WORK REQUIRED — Extract the first line through the line containing "return abs((around +" from the listing below, exactly as written.

DATA SECTION —

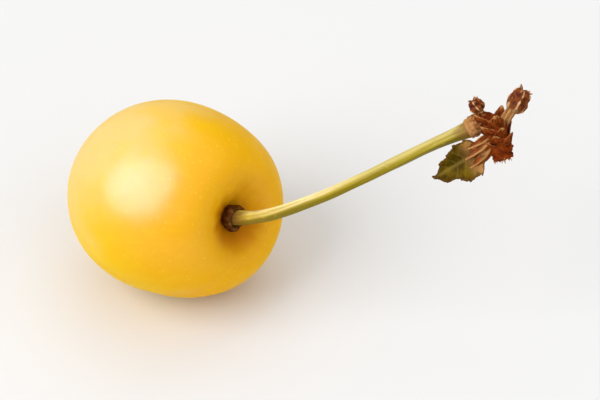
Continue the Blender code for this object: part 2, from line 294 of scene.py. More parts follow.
def offSuture(around):
    # the angle to the suture, which lies at -Y before the fruit is turned
    return abs((around + pi / 2 + pi) % (2 * pi) - pi)


def skinPoint(polar, around):
    form = skinForm
    off = offSuture(around)
    reach = skinReach(polar)
    folds = cos(form["creases"] * around + 1.4 * sin(2 * around)) + 0.5 * cos(5 * around + 2)
    reach += form["crease"] * folds * hill(polar - form["creaseAngle"], form["creaseSpread"])
    reach -= form["sutureLine"] * hill(off, form["sutureLineSpread"]) * sin(polar)
    reach -= form["tipDimple"] * hill(pi - polar, form["tipDimpleSpread"])
    flat = form["sutureFlat"] * hill(off, form["sutureFlatSpread"]) * sin(polar) ** 2
    groove = form["suture"] * hill(off, form["sutureSpread"]) * sin(polar)
    across = reach * sin(polar) * (1 - flat - groove)
    point = Vector((
        across * cos(around) * form["cheeks"],
        across * sin(around) * form["depth"],
        reach * cos(polar),
    ))
    rise = sum(height * bumpy(point, width, 3) for width, height in form["uneven"])
    return point + point.normalized() * rise


def pressed(point):
    # the skin gives way softly where it lies on the ground
    height = point.z + fruitPlace["middle"].z
    soft = (height + sqrt(height**2 + skinForm["press"] ** 2)) / 2
    return Vector((point.x, point.y, soft - fruitPlace["middle"].z))


def makeSkin():
    form = skinForm
    bm = bmesh.new()
    cavity = bm.verts.layers.float.new("cavity")
    suture = bm.verts.layers.float.new("suture")
    tip = bm.verts.layers.float.new("tip")
    for vert in addBall(bm, form["segments"], form["rings"]):
        share = vert.co.angle(Vector((0, 0, 1))) / pi
        polar = pi * (share - form["crowding"] * sin(2 * pi * share) / (2 * pi))
        around = atan2(vert.co.y, vert.co.x)
        vert[cavity] = exp(-((polar / form["cavityTint"]) ** form["cavityTintPower"]))
        vert[suture] = hill(offSuture(around), form["sutureTint"]) * sin(polar)
        vert[tip] = hill(pi - polar, form["tipTint"])
        vert.co = pressed(fruitTurn @ skinPoint(polar, around))
    return finishPiece(bm, "cherrySkin", makeSkinFinish(), ["fruit"])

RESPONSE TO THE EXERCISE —
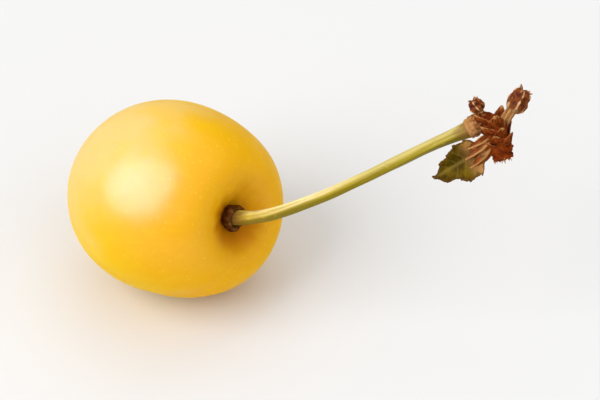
Continue the Blender code for this object: part 2, from line 294 of scene.py. More parts follow.
def offSuture(around):
    # the angle to the suture, which lies at -Y before the fruit is turned
    return abs((around + pi / 2 + pi) % (2 * pi) - pi)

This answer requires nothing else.